[quote=gzz]The photos made me dizzy. Why is the front door tiny and open to a long thin corridor?[/quote]
Those are normal corridors (fire/building code mandates it). I have noticed that realtors are really pushing the rectilinear wide angle lens boundaries to the ‘max’. This distorts the center field making it look deeper but the side effect is objects in front might also look narrower/smaller.
In other words, the use of the wide angle made the hallway look longer than it really is, but also makes it look narrower. Those floorboard are probably around 8″ wide, I count 7 (almost 8) across at the narrowest. That makes the opening at the narrow portion 56″ to 64″. If the boards are 6″, the opening is 42″ to 48″(which would be a little narrow – but not as narrows as one’s impression looking at the photo). The door is 6.5 boards wide; at 8″ makes doorway 52″, 6″ wide boards make it 39″(min entry door size by code is 36″). The cropping also doesn’t help.. opening up the photo to full size looks better.
From the outside, the photo of the front door is odd – it is offset from the arch in front of it. (feng shui? to prevent evil energy from entering?? dunno)
That semi room at the side (dining room?) with the chandelier is a little odd. You can see how from one view, it looks really long and narrow, but the photo that is about 30 degrees oblique, it does not look so deep.

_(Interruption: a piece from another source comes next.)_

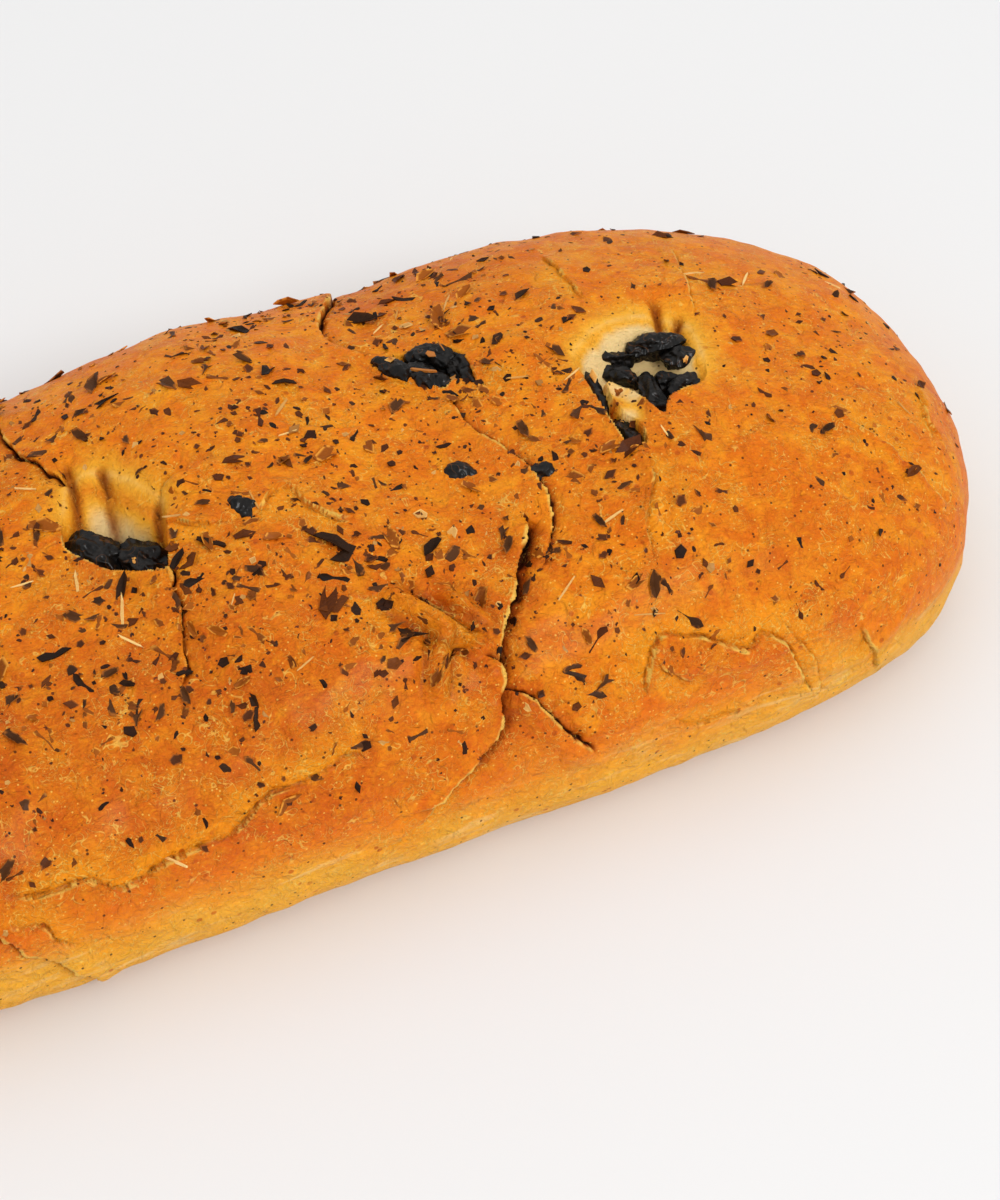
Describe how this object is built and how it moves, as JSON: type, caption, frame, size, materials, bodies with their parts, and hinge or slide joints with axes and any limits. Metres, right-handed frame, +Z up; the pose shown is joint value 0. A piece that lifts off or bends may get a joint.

On the outside(back yard) on edge photos, you can see how the building looks like it might be 50 to 70 feet on the edge.. but may actually be about 30 (see straight on photo).
The down the edge photo of the kitchen (2nd photo) really shows it.. and you see that the far wall looks like it is over in their neighbors back yard..
I have a 12-24mm lens that creates this type of effect. Good for some landscape, but you have to be careful of side effects for interior.